Don’t worry if spreadsheets are not your comfort zone. There are several user-friendly apps that you can use to track your spending. Simply download them on your smartphone and update them on the go.
The best way is to divide your expenses into different buckets of expenses like grocery, fuel, food, and entertainment. Next, identify a suitable amount that you will be giving to each bucket. For this purpose, you can read your previous months’ account summary and arrive at reasonable figures.
When paying your debt is your priority, it goes without saying that you will also need to create a tab for loans. Ideally, you need to put money into it first, and then towards the rest of your expenses.
Are you not too excited about budgeting? Well, think of it this way. It is temporary, and you can get back the control over your money after your loans have been paid.
Or better still, you may get used to budgeting. It is the best way to ensure that you live a financially independent life.
3. Focus on Your Debt With the Highest Interest Rate
It may seem daunting to even think about your highest interest rate at this point when you are struggling with your financials.
However, do you know that your highest interest rate is raising your overall liability? When you pay your monthly installment, a significant amount goes towards your interest and not your principal.
It is the reason why experts advise you to organize your loans in the decreasing order of your debt. Start by clearing the first loan and then move on to the others in that order. It will help you in saving money in the long run.
The ideal way is to pay a little more in the first loan account in your list and the minimum payable amount in the list. You can set auto-payments to ensure that you don’t miss your payments.
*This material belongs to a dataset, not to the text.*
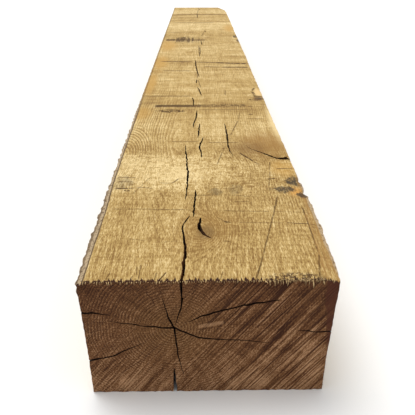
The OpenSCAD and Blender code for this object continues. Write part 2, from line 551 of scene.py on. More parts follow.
def stations(route, gap):
    """Points along a route about this far apart, and each one's share of the way."""
    route = np.array(route, float)
    steps = np.linalg.norm(np.diff(route, axis=0), axis=1)
    ends = np.concatenate([[0], np.cumsum(steps)])
    at = np.linspace(0, ends[-1], max(round(ends[-1] / gap), 4) + 1)
    return np.stack([np.interp(at, ends, part) for part in route.T], 1), at / ends[-1]


def blade(route, gape, depth, taper, seed):
    """A thin wedge with ragged flanks, in the shape of the air in a split. Returns its points, as
    [two ways on the face, into it], and its faces. Where there is a taper, the split is open at its
    start and narrows to its end, the later the smaller the taper. Otherwise both ends are shut."""
    line, share = stations(route, 2.2 if len(route) > 3 else 1.8)
    count = len(line)
    tangent = np.gradient(line, axis=0)
    tangent /= np.linalg.norm(tangent, axis=1)[:, None]
    sideways = np.stack([-tangent[:, 1], tangent[:, 0]], 1)
    key = np.stack([line[:, 0], line[:, 1], np.full(count, seed * 7.3)], 1)
    wander = (noise(key / 7, 91) - 0.5) * 1.6 + (noise(key / 2.3, 92) - 0.5) * 0.7
    closing = (1 - share) ** taper if taper else np.sin(np.pi * share) ** 0.4
    width = gape * closing * (0.6 + 0.8 * noise(key / 5, 93)) / 2 + 0.06
    deep = depth * (0.15 + 0.85 * closing)
    centre = line + sideways * (wander * np.minimum(1, 4 * (1 - share)))[:, None]
    lean = (noise(key / 30, 94) - 0.5) * 0.18
    rings = []
    # Each level is its share of the depth and how open the split is there. The first is in the air.
    for level, open_share in ((-0.09, 1.05), (0, 1), (0.3, 0.8), (0.65, 0.55), (1, 0)):
        into = np.where(level < 0, -4.0, level * deep)
        spot = centre + sideways * (lean * np.maximum(into, 0))[:, None]
        rough = 1 + 0.5 * (noise(key / 3 + level * 9, 95) - 0.5) * (level > 0)
        for hand in (1, -1) if open_share else (0,):
            edge = spot + sideways * (hand * width * open_share * rough)[:, None]
            rings.append(np.column_stack([edge, np.broadcast_to(into, count)]))
    # Down one flank, through the root and up the other.
    order = [0, 2, 4, 6, 8, 7, 5, 3, 1]
    points = np.concatenate([rings[number] for number in order])
    around = len(order)
    faces = []
    for flank in range(around):
        beside = (flank + 1) % around
        for at in range(count - 1):
            a, b = flank * count + at, beside * count + at
            faces.append((a, b, b + 1, a + 1))
    faces.append(tuple(flank * count for flank in range(around))[::-1])
    faces.append(tuple(flank * count + count - 1 for flank in range(around)))
    return points, faces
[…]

4. Prioritize Your Loan With the Lowest Outstanding Amount
When you are in a financial crisis, you may feel the pressure bogging you down. If you are feeling too low, the method given above may not be the best option for you. Although it will save you money, it will take time to show results.
Another option that can show immediate results is to clear your loan with the lowest outstanding amount first. After that, you can move on to the next debt on your list. As the items will get ticked off your list, you will feel motivated to take on other challenges.
However, in this process, do not forget your other loans. Keep paying their minimum installments to avoid a bigger cloud of debt.
5. Consider Debt Consolidation
Do you have a busy schedule, and is it becoming challenging to track multiple loans? Do you think the cumulative interest rates on your various loans is raising your overall liability? If yes, you may consider debt consolidation.
It is a method in which you take one single loan to pay off your other loans. However, before you make the decision, it is advisable to consider a few things.
Firstly, if you have been irregular with your monthly installments, chances are your credit score has plunged. In that case, banks may not be willing to offer another loan to you.
Even if they do, it could be a secured loan and require you to pledge something. For an unsecured loan, the interest rate may not be favorable.
Lastly, it is equally essential to examine the term of the loan. A lengthier loan may mean more long-term liability.
In the end, a bit of soul searching can help you choose what your personality demands. You may as well go ahead with debt consolidation if you want peace of mind. However, if you are uncomfortable with the increased liability that the new loan can bring, you are better off without it.
6. Target Your Loan With the Highest Outstanding Balance
While this is an approach that is rarely taken, but different people respond to different strategies. If you feel that clearing your biggest chunk of debt is going to give you more peace of mind, you may prioritize it.
However, in this process, you may not be clearing your most expensive debt.
7. Pay Extra Money Towards Debt
Are you awaiting your big bonus that usually comes in the yearend? Do you have plans to splurge it on your vacation or buy a luxury gift for yourself? Well, we have some not-so-exciting news for you.
If you are struggling with your financial woes right now, it is advisable to put every extra penny towards your loan repayments. Of course, you can pamper yourself every once in a while, but repaying your loans should take priority at the moment.
If possible, you may consider freelancing to make some extra income. Every small amount will go a long way and help you emerge faster from this financial mess.
8. Create a Contingency Fund
Emergencies rarely knock on your door with a warning. While you can’t avoid them, you can prepare yourself to manage them on your own. One of the best ways to do this by creating a contingency fund.
When you know you have the money to sail through your tough times independently, you will be in a better place mentally. If the experts’ opinions are anything to go by, you should aim for at least three to six months of your salary in your emergency fund.
9. Avoid More Credit
This whole exercise of repaying your debt is going to be futile if you add more loans to your portfolio. Try to avoid using your credit cards only because they make it easier to make that tempting purchase. Switch to using cash or your debit cards.
When you pay in cash, you spend what you have. Secondly, you also understand how much money you have in your account. This information helps in making wise money decisions.
Being in debt can be stressful. However, it is also a time that can teach you crucial life lessons.
Try to convince yourself that it is a temporary situation and all be good in no time. You may use the tips shared above to formulate your strategy and use your resources in fighting this challenging time.